The Nation and the World

The Israel-Hamas War affects even those farther from the fighting

My best friend from camp, Mili Reiter, is a 14-year-Israeli who lives a few miles north of Tel Aviv in the city of Herzliya. Herzliya is 64 miles from the Gaza Strip, the same distance between Dana Hall and Springfield, MA. I have been very worried about Mili since the Hamas attacks, but we have been texting and FaceTiming frequently and I was able to do an interview with her on Monday, October 16, and understand what is going on from her perspective. 

On Saturday, October 7, at 6:30 am, Mili was still asleep when the sirens went off. Mili and her family heard these sirens and didn’t think much of them because they are not uncommon to experience in Israel. “It’s quite sad,” she said, “that it is so common for us to hear the sirens.” Because Saturday was Shabbat, no one in her family had their cell phones and therefore didn’t know what was going on. Around 7:00 am, her family learned that Hamas terrorists had gotten into the country as opposed to past threats. “It was scary. There were lots of uncertainties when I heard terrorists had gotten inside of the border. I was honestly in disbelief.” 

Mili’s family decided that day that it would be best for their safety if they left the country. Mili’s grandparents are unable to travel due to health reasons so they stayed in Tel Aviv with Mili’s dad. Mili, her younger brother, and her mom left on a flight to Greece on Sunday, October 8, where they stayed for 10 days. “Everyone was trying to get out. We waited in line for so long at the airport to get on our flight,” she says. 

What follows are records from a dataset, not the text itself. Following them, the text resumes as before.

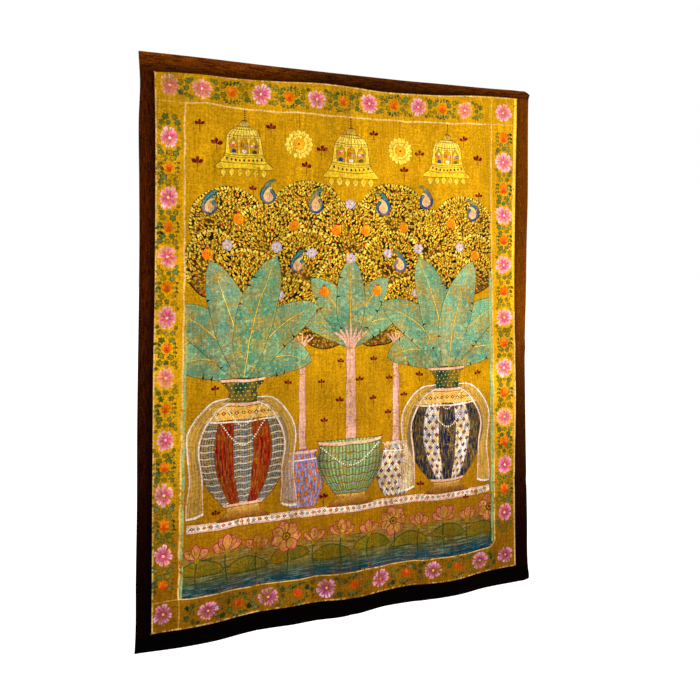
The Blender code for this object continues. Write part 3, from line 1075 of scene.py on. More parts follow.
def sash(middle, side, reach):
    """A thin scarf tied round a neck, which falls beside the vessel, with pale edges."""
    outer = np.array([0.038 - 0.893j, 0.090 - 0.905j, reach - 0.980j, reach - 0.006 - 1.080j,
                      reach + 0.004 - 1.198j])
    inner = np.array([0.036 - 0.906j, 0.074 - 0.930j, reach - 0.030 - 1.000j, reach - 0.036 - 1.090j,
                      reach - 0.040 - 1.190j])
    outer, inner = (smooth(middle + side * line.real + 1j * line.imag, 4) for line in (outer, inner))
    shape = np.concatenate([outer, inner[::-1]])
    take(shape)
    paint(shape, SASH, cover=0.55, wear=0.25)
    for share in (0.25, 0.5, 0.75):
        paint(ribbon(outer * share + inner * (1 - share), 0.0014, 0.8), BROWN, cover=0.45)
    for line in (outer, inner):
        outlined(ribbon(line, 0.0046, 0.6), BROWN, 0.0008, WHITE, BLUSH, start=-0.9j, end=-1.2j, wear=0.2)
    outlined(ribbon([outer[-1], (outer[-1] + inner[-1]) / 2 - 0.004j, inner[-1]], 0.0064, 0.9), BROWN, 0.0008,
             WHITE, wear=0.2)


def urn(middle, first, first_kind, second, second_kind, reaches):
    """A tall vessel: gores in two patterns in turn, a bottle green neck and cream bands."""
    whole = turned(URN, middle)
    take(whole)
    take(turned(FOOT, middle))
    vessel_foot(middle)
    body = outlined(whole, BROWN, 0.0018, first)
    for number, (low, high) in enumerate(zip(GORES, GORES[1:])):
        colour, kind = (first, first_kind) if number % 2 == 0 else (second, second_kind)
        local = on_body(URN, middle, GILT.get(colour, 0.0))
        paint(gore(URN, middle, low, high), colour, within=body, wear=0.12, kind=kind, local=local)
    stripes_down(URN, middle, GORES[1:-1], 0.0016, body)
    shaded(URN, middle, body)
    neck = paint(box(middle, 0.08, 0.842, 0.905), BOTTLE, within=body)
    for place in scattered(middle - 0.05 - 0.902j, middle + 0.052 - 0.856j, 0.0125, 0.0105):
        paint(circle(place, 0.0017, sides=5), YELLOW, within=neck)
    shoulder = paint(box(middle, 0.14, 0.912, 0.950), PEACH, within=body)
    for k in range(-5, 6):
        lozenge(middle + 0.0175 * k - 0.933j, 0.0066, RED if k % 2 else BOTTLE, CREAM, shoulder)
    for z, width, colour in ((-0.845, 0.0070, BLUSH), (-0.907, 0.0065, BLUSH), (-0.912, 0.0018, BROWN),
                             (-0.951, 0.0040, WHITE), (-0.955, 0.0015, BROWN), (-1.176, 0.0075, BLUSH)):
        band_across(URN, middle, z, width, colour, body)
    for depth, reach in ((0.052, 0.050), (0.105, 0.088)):
        garland(middle, reach, 0.915, 0.915 + depth)
    for side, reach in zip((-1, 1), reaches):
        sash(middle, side, reach)


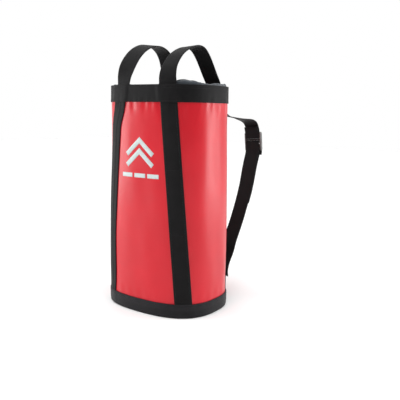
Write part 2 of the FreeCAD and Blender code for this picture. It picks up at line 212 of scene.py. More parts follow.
# ------------------------------------------------------------------ mesh helpers
def new_mesh(name, points, faces, uv=None, material=None, flat=False):
    """One mesh object; uv holds one (u, v) in metres for each point."""
    mesh = bpy.data.meshes.new(name)
    mesh.from_pydata([tuple(p) for p in points], [], faces)
    if uv is not None:
        layer = mesh.uv_layers.new(name="cloth")
        corners = np.empty(len(mesh.loops), dtype=np.int32)
        mesh.loops.foreach_get("vertex_index", corners)
        layer.data.foreach_set("uv", np.asarray(uv, float)[corners].ravel())
    mesh.polygons.foreach_set("use_smooth", [not flat] * len(mesh.polygons))
    mesh.validate()
    mesh.update()
    piece = bpy.data.objects.new(name, mesh)
    bpy.context.scene.collection.objects.link(piece)
    if material is not None:
        mesh.materials.append(material)
    return piece


def tube_faces(rows, columns, closed):
    """Quads of a grid whose columns close on themselves; rows close too when closed."""
    faces = []
    for row in range(rows if closed else rows - 1):
        following = (row + 1) % rows
        for column in range(columns):
            onward = (column + 1) % columns
            faces.append((row * columns + column, row * columns + onward,
                          following * columns + onward, following * columns + column))
    if not closed:
        faces.append(tuple(range(columns))[::-1])
        faces.append(tuple((rows - 1) * columns + column for column in range(columns)))
    return faces


def webbing_section(width, thickness, across=14, roll=0.00022):
    """A flat woven band cut across: (a, b) pairs round it, with slightly raised woven edges."""
    radius = thickness / 2
    reach = width / 2 - radius
    top = []
    for step in range(across + 1):
        a = -reach + 2 * reach * step / across
        edge = np.exp(-((abs(a) - reach + 0.0012) / 0.0011) ** 2)
        top.append((a, radius + roll * edge))
    right = [(reach + radius * math.sin(t), radius * math.cos(t)) for t in (0.9, math.pi / 2, math.pi - 0.9)]
    bottom = [(-a, -b) for a, b in top]
    left = [(-a, -b) for a, b in right]
    return np.array(top + right + bottom + left)


def strip_mesh(name, centre, across, normal, section, material, closed=False, cup=None):
    """A webbing band swept along a line; each row of the sweep has its own frame."""
    rows, columns = len(centre), len(section)
    a, b = section[:, 0], section[:, 1]
    lift = b[None, :] * np.ones((rows, 1))
    if cup is not None:
        lift = lift - np.asarray(cup)[:, None] * (a[None, :] / (WEBBING / 2)) ** 2
    points = (centre[:, None, :] + across[:, None, :] * a[None, :, None]
              + normal[:, None, :] * lift[:, :, None])
    lengths = np.concatenate([[0], np.cumsum(np.linalg.norm(np.diff(centre, axis=0), axis=1))])
    uv = np.stack([np.repeat(lengths, columns), np.tile(a, rows)], -1)
    return new_mesh(name, points.reshape(-1, 3), tube_faces(rows, columns, closed), uv, material)


def wall_strip(name, s_line, z_line, out_line, section, material):
    """A webbing band laid on the curved wall along a line of (s, z)."""
    s_line, z_line = np.asarray(s_line), np.asarray(z_line)
    ds, dz = np.gradient(s_line), np.gradient(z_line)
    size = np.hypot(ds, dz)
    across_s, across_z = dz / size, -ds / size
    a, b = section[:, 0], section[:, 1]
    s = s_line[:, None] + across_s[:, None] * a[None, :]
    z = z_line[:, None] + across_z[:, None] * a[None, :]
    points = wall(s, z, np.asarray(out_line)[:, None] + b[None, :])
    lengths = np.concatenate([[0], np.cumsum(size[1:])])
    uv = np.stack([np.repeat(lengths, len(a)), np.tile(a, len(s_line))], -1)
    return new_mesh(name, points.reshape(-1, 3), tube_faces(len(s_line), len(a), False), uv, material)


def wall_ring(name, section, material, columns=520, lift=None, soft=True):
    """A closed section of (out, z, v) carried all the way round the wall."""
    s = np.linspace(0, ROUND, columns, endpoint=False)
    section = np.asarray(section, float)
    grid_s = s[:, None] * np.ones((1, len(section)))
    out = section[None, :, 0] * np.ones((columns, 1))
    z = section[None, :, 1] * np.ones((columns, 1))
    if lift is not None:
        extra_out, extra_z = lift(grid_s, z, out)
        out, z = out + extra_out, z + extra_z
    points = wall(grid_s, z, out, soft)
    uv = np.stack([np.repeat(s, len(section)), np.tile(section[:, 2], columns)], -1)
    return new_mesh(name, points.reshape(-1, 3), tube_faces(columns, len(section), True), uv, material)


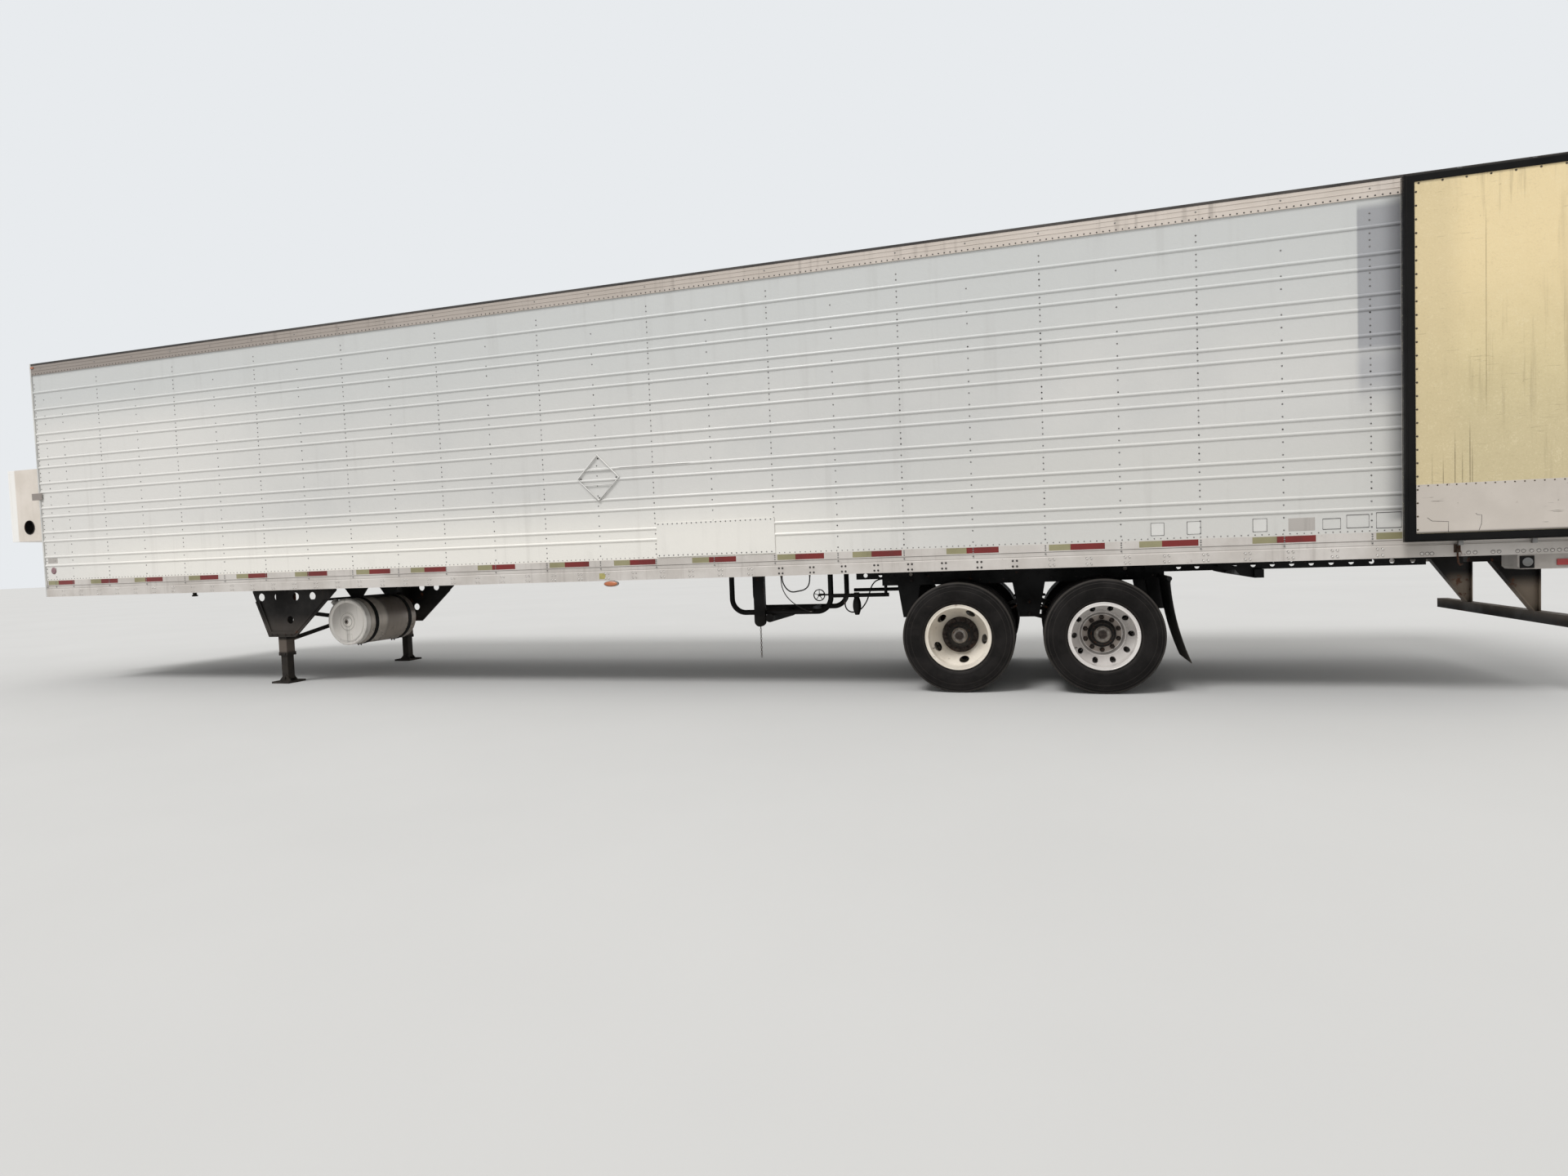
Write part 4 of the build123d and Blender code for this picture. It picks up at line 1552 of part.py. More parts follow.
def make_wheel_metal(station):
    """Outer and inner rims, their discs, the hub and the drum as one turning piece."""
    total = None
    for centre, sign in ((OUTER_TYRE_CENTRE, 1.0), (INNER_TYRE_CENTRE, -1.0)):
        rim = turned(rim_profile(centre, sign), station, AXLE_HEIGHT)
        total = rim if total is None else total + rim
    hub_out = WHEEL_FACE + HUB_LENGTH
    total += turned([
        (0, WHEEL_FACE), (HUB_FLANGE_RADIUS, WHEEL_FACE),
        (HUB_FLANGE_RADIUS, WHEEL_FACE + HUB_LENGTH * 0.45),
        (HUB_FLANGE_RADIUS * 0.8, WHEEL_FACE + HUB_LENGTH * 0.6), (HUB_CAP_RADIUS * 1.2, hub_out - DISC),
        (HUB_CAP_RADIUS, hub_out), (0, hub_out)], station, AXLE_HEIGHT)
    drum_face = WHEEL_FACE - DISC
    drum_in = drum_face - DRUM_WIDTH
    inner = DRUM_RADIUS - DRUM_WALL
    hub_radius = AXLE_RADIUS
    total += turned([
        (hub_radius, WHEEL_FACE), (inner, drum_face), (DRUM_RADIUS, drum_face - DRUM_WALL),
        (DRUM_RADIUS, drum_in),
        (inner, drum_in), (inner, drum_face - DRUM_WALL), (hub_radius, drum_face - DRUM_WALL)],
        station, AXLE_HEIGHT)
    bore = SPINDLE_RADIUS + BEARING_CLEARANCE
    return total - pin(station, drum_in - 1, WHEEL_FACE + SPINDLE_OVERHANG + BEARING_CLEARANCE * 5.0,
                       AXLE_HEIGHT, bore)


def write_parts():
    """Write one file for each node."""
    os.makedirs("parts", exist_ok=True)
    for name, shape in NODES.items():
        export_step(shape, "parts/" + name + ".step")


make_body_shell()
make_floor()
make_nose()
make_unit()
make_coupler()
make_landing_legs()
make_fuel_tank()
make_spare_carrier()
make_hoses()
make_runway()
make_rear()
make_guard()
make_doors()
make_bogie_frame()
make_relay_valve()
make_springs()
make_hangers()
make_links()
make_axles()
make_air_tank()
make_mud_flaps()
make_wheels()
write_parts()
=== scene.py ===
"""Refrigerated van semi-trailer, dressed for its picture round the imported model."""

import logging
import math
import random
from collections.abc import Iterable, Mapping, Sequence
from dataclasses import dataclass
from enum import Enum

import bmesh
import bpy
from mathutils import Matrix, Vector


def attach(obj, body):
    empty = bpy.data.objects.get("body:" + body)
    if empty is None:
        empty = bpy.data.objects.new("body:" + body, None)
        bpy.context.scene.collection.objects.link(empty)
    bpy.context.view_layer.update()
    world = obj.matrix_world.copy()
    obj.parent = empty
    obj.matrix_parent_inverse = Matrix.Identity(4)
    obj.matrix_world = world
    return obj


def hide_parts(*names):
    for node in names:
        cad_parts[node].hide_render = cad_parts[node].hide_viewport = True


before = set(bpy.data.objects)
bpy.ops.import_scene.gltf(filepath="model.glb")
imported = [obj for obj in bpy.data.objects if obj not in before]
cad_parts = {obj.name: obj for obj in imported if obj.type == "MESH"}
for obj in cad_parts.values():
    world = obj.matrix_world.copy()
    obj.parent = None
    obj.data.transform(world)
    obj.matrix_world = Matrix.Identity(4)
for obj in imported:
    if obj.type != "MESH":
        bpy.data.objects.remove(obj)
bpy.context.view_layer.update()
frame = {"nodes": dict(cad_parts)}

log = logging.getLogger("trailer")

Point = tuple[float, float, float]
Flat = tuple[float, float]
Colour = tuple[int, int, int]
Feed = object
Tree = bpy.types.NodeTree
Socket = bpy.types.NodeSocket
Sockets = bpy.types.bpy_prop_collection

NOSE_X = 7.79
HALF_WIDTH = 1.295
SKIN_Y = 1.284
RAIL_BOTTOM = 1.11
RAIL_TOP = 1.317
TOP_RAIL_LOW = 3.915
BODY_TOP = 4.06
BODY_LENGTH = 16.154
AXLE_HEIGHT = 0.503
FRONT_AXLE = 11.48
REAR_AXLE = 12.7246
MM = 1000.0
# angles in degrees over which an edge stays sharp
TURNED_ANGLE = 35.0
TYRE_ANGLE = 34.0
LENS_ANGLE = 50.0


def at(station: float) -> float:
    """Row X of a place given in metres back from the nose."""
    return NOSE_X - station


def linear(colour: Colour) -> tuple[float, float, float, float]:
    """Shader colour of a display colour.

    Args:
        colour: red, green and blue from 0 to 255, as they look on a screen.

    Returns:
        The same colour in linear light, with full alpha.
    """
    shares = [part / 255.0 for part in colour]
    light = [s / 12.92 if s <= 0.04045 else ((s + 0.055) / 1.055) ** 2.4 for s in shares]
    return (light[0], light[1], light[2], 1.0)


class Side(Enum):
    """Side of the trailer, with the sign of its Y."""

    LEFT = 1
    RIGHT = -1

    @property
    def word(self) -> str:
        """The side's word in node names."""
        return self.name.lower()


class Axis(Enum):
    """Row axis that a piece is turned or drawn about."""

    X = 0
    Y = 1
    Z = 2

    def place(self, along: float, u: float, v: float) -> Point:
        """Row point from a distance along this axis and two distances across it.

        Args:
            along: distance along the axis.
            u: first distance across it.
            v: second distance across it.

        Returns:
            The point as X, Y and Z.
        """
        if self is Axis.X:
            return (along, u, v)
        if self is Axis.Y:
            return (u, along, v)
        return (u, v, along)


class Measure(Enum):
    """What a zone of a finish is measured by."""

    X = "X"
    Y = "Y"
    Z = "Z"
    RADIUS = "Radius"
    SPREAD = "distance from the middle"


@dataclass(frozen=True)
class Limit:
    """One pair of limits of a zone, soft at both ends."""

    measure: Measure
    low: float
    high: float
    soft: float = 0.002
    centre: Flat = (0.0, 0.0)


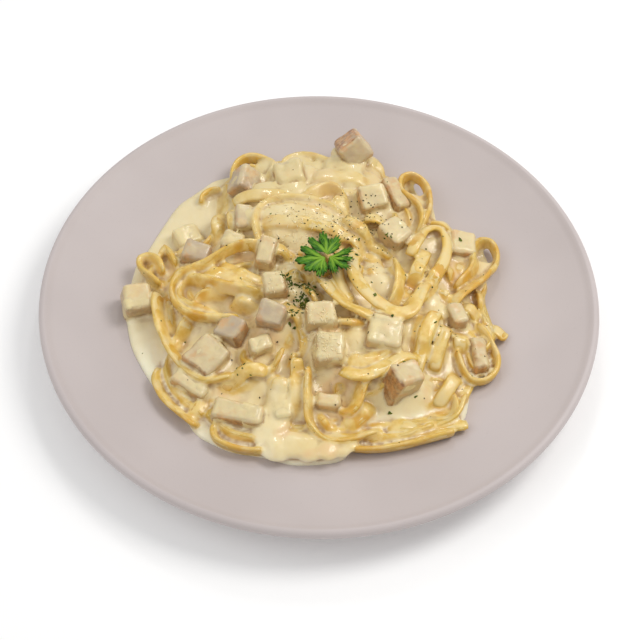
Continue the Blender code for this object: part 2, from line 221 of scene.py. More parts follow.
# Core between and below the noodles: how far it lies below their tops, over what reach they are
# averaged, how far it stays inside the heap, its mesh, from which share of the way out it falls and
# by how much, and how deep it drops in an open loop
CORE_DEPTH = 1.8
CORE_REACH = 5
CORE_INSET = 6.0
CORE_RINGS = 45
CORE_STEPS = 180
CORE_EDGE = (0.85, 4.0)
CORE_HOLE = 30.0
UNDER_PLATE = 1.5

# Cream: pool outline, counter-clockwise, and how the coat lies on the heap
POOL_TOP = 11.0
POOL_EDGE = 4.5
POOL_OUTLINE = [(-44, 85), (-50, 83), (-57, 80), (-62, 75), (-68, 69), (-73, 64), (-77, 57), (-80, 50),
                (-83, 43), (-86, 35), (-89, 28), (-92, 22), (-93.5, 12), (-95, 0), (-94, -10), (-92, -20),
                (-89, -30), (-84, -40), (-78, -50), (-71, -60), (-62, -68), (-55, -78), (-47, -83),
                (-38, -87), (-25, -89), (-18, -91), (-10, -93), (0, -92.5), (8, -91.2), (12.5, -89),
                (14.5, -86), (20, -80), (40, -74), (60, -66), (66, -52), (70, -40), (79, -30), (82, -22),
                (74, -6), (72, 8), (76, 24), (66, 34), (52, 48), (44, 64), (37, 76), (33, 86), (26, 95),
                (14, 97), (4, 92), (-8, 87), (-26, 87)]
POOL_SHARES = (0.0, 0.06, 0.2, 0.45, 0.75, 1.0)
POOL_THIN = 1.2
POOL_MIDDLE = (-20.0, 0.0)
SAUCE_VOXEL = 0.75
SAUCE_FILL = 1.2
SAUCE_BASE = 0.1
SAUCE_WAVE = 0.45
SAUCE_RIPPLE = 0.35
SAUCE_TRIANGLES = 190000
DICE_BARE = 0.45

# Heights between which the coat sets in, and between which the pool's colour fades
COAT_RISE = (POOL_TOP + 0.2, POOL_TOP + 2.5)
POOL_FADE = (POOL_TOP + 0.5, POOL_TOP + 5.0)

# Depths of the cream between which a noodle or a piece of chicken stops showing through, or stops
# thinning it, and depths of a crease between which its painted shade sets in
NOODLE_SHOWS = (0.2, 0.95)
MEAT_SHOWS = (0.1, 1.1)
MEAT_THINS = (0.3, 1.4)
CREASE_SHADE_DEPTHS = (0.04, 0.3)
SEARCH_MARGIN = 0.5

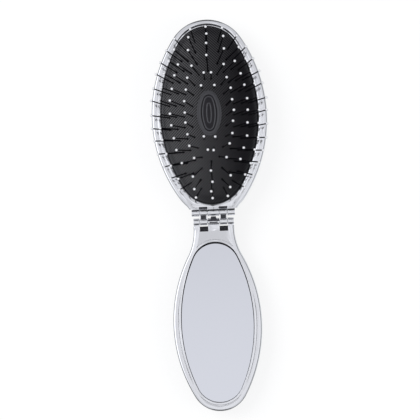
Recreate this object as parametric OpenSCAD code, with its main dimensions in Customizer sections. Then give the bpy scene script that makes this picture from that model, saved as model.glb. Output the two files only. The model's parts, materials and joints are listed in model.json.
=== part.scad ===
// Folding hairbrush with mirror, millimetres.
// The brush lies open on its back: +X right, +Y towards the brush head's far end, +Z up to the bristles.
// The origin is the middle of the open brush's length and width, on the surface that it rests on.

/* [Head] */
// Half width of the brush head
head_a = 30.9; // [30:0.1:34]
// Half length of the brush head's oval
head_b = 52.4; // [50:0.1:58]
// End radius of the brush head's oval
head_e = 21.5; // [20:0.5:23]
// Distance from the head's hinge pin to the middle of its oval
head_reach = 51.2; // [50:0.1:56]
// Thickness of the brush head, without the pad
head_t = 15; // [15:0.5:19]
// Half width of the head's neck at the hinge
head_neck = 11.7; // [11.5:0.1:13]
// Radius of the hollow curve from the head's oval into its neck
head_flare = 9; // [7:0.5:12]

/* [Handle] */
// Half width of the handle
handle_a = 23.7; // [23:0.1:28]
// Half length of the handle's oval
handle_b = 46.3; // [45:0.1:52]
// End radius of the handle's oval
handle_e = 15.5; // [14:0.5:17]
// Distance from the handle's hinge pin to the middle of its oval
handle_reach = 54.7; // [52:0.1:60]
// Thickness of the handle
handle_t = 13; // [11:0.5:15]
// Half width of the handle's neck at the hinge
handle_neck = 10.9; // [10.8:0.1:12]
// Radius of the hollow curve from the handle's oval into its neck
handle_flare = 30; // [24:1:36]

/* [Cases] */
// Wall of the two back shells
wall = 1.6; // [1.4:0.1:2]
// Height of the front frames, from the seam up
frame_h = 4; // [3.6:0.1:5]
// Roundness of the backs: the radius of a back across, over the half width
back_curve = 1.23; // [1.15:0.01:1.35]
// Height of the shells' upright side walls
side_wall = 3.5; // [3:0.1:4.5]
// Width of the raised band along the outline of both frames
band_w = 2.6; // [2:0.1:2.8]
// Depth of the panel inside the band
band_step = 0.7; // [0.4:0.1:1]
// Width of the rounded outer edge of both frames
edge_w = 1.1; // [0.6:0.1:1.2]
// Width of the groove between the head's band and its panel
groove_w = 0.5; // [0.4:0.1:0.8]
// Width of the slope from the head's panel down to the pad
slope_w = 1.3; // [0.8:0.1:1.4]

/* [Hinge] */
// Distance between the two hinge pins
pin_gap = 4.8; // [4.4:0.1:6]
// Height of the hinge pins above the resting surface
pin_z = 15.6; // [15.2:0.1:20]
// Diameter of the hinge pins
pin_d = 1.8; // [1.4:0.1:2.2]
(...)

However, Mili and her family returned home at the end of last week. The Reiter family decided to go home to be with their family and to be there for their country. 

While Mili is not worried for her personal safety at the moment, she has many people that she is worried for. She has a cousin that she is close with who is fighting as an Israeli soldier in the south of the country, but Mili says thankfully she is doing okay. Mili is also worried about people her friends know who were kidnapped at the Supernova Sukkot Gathering, an open air music festival in Re’im.

Mili is not old enough to be in the army, but was excited about getting home to help with her school’s community service. Mili returned home last week and has already participated in some of the community service that her school is offering to help box food, clothing, and other essentials to send to Israeli soldiers that are fighting in the south. She mentioned how these twice-a-week interactions will be nice ways to see classmates and teachers as her school is on zoom until further notice.

Because Mili lives in what she refers to as “the middle of the country”, her neighborhood has been safe so far. Mili and her family returned back home to Israel on Wednesday, October 18, and found everything exactly as it was before. “It’s very peaceful and normal right now,” she mentioned over text this week. Mili and her family believe that they made the right decision going back home because “this may sound dramatic,” she said, “but if we don’t have a country we don’t have anywhere to be. This is my home. I have to be here.”